Evans repeatedly referenced the June 30 deadline for agencies to comply with the TIC initiative, an OMB directive requiring agencies to reduce themselves to 50 trusted internet connections from the more than 4,000 outside connections currently in use. The outside connections include Internet connections as well as direct links to contractors. OMB wants to reduce the total number of pipelines into the federal government’s networks to 50 to make monitoring access and security easier.

“Agencies have to have the capabilities to meet the target date now,” Evans said. She said that her office would work with the most prepared agencies immediately and then address the others afterwards, but that she was committed to meeting the June target. She also emphasized that all of the products and services needed to comply with the directive were available through the Networx contract.

Networx is a huge $68 billion telecom contract, which is replacing the expired FTS2001 contract. While there has been some talk that the transition to Networx has been slower than the General Services Administration would like, Evans was upbeat about the contract’s potential to help agencies comply with her office’s policy directives. “We are hitting the Networx milestones,” Evans said.

She called Networx an opportunity to help agencies build the infrastructure necessary to achieve goals such as trusted internet connections and standardized desktop configurations.
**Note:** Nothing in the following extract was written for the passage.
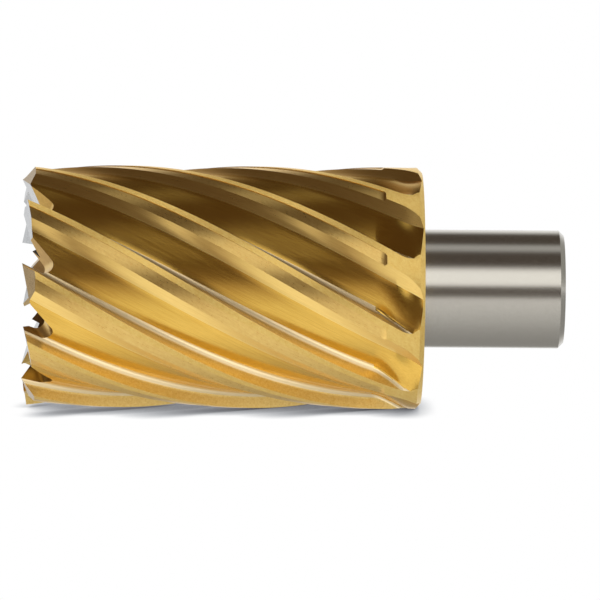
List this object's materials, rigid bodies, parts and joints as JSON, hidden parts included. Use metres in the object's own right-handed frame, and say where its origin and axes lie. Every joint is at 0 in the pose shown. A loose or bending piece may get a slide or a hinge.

FDCC is expected to increase data security and decrease vulnerability to outside attacks. Evans said there were more than 100 different desktop configurations available depending on the user’s needs, but compliance is critical to improving data security and facilitating the data encryption that will also be standard in the near future.

GSA plans to conduct automated sweeps of agencies’ configurations to check if they are complying with FDCC, IPv6 and the other initiatives. Evans said that taken together, the programs complement each other in a manner that helps dramatically increase the government’s information security.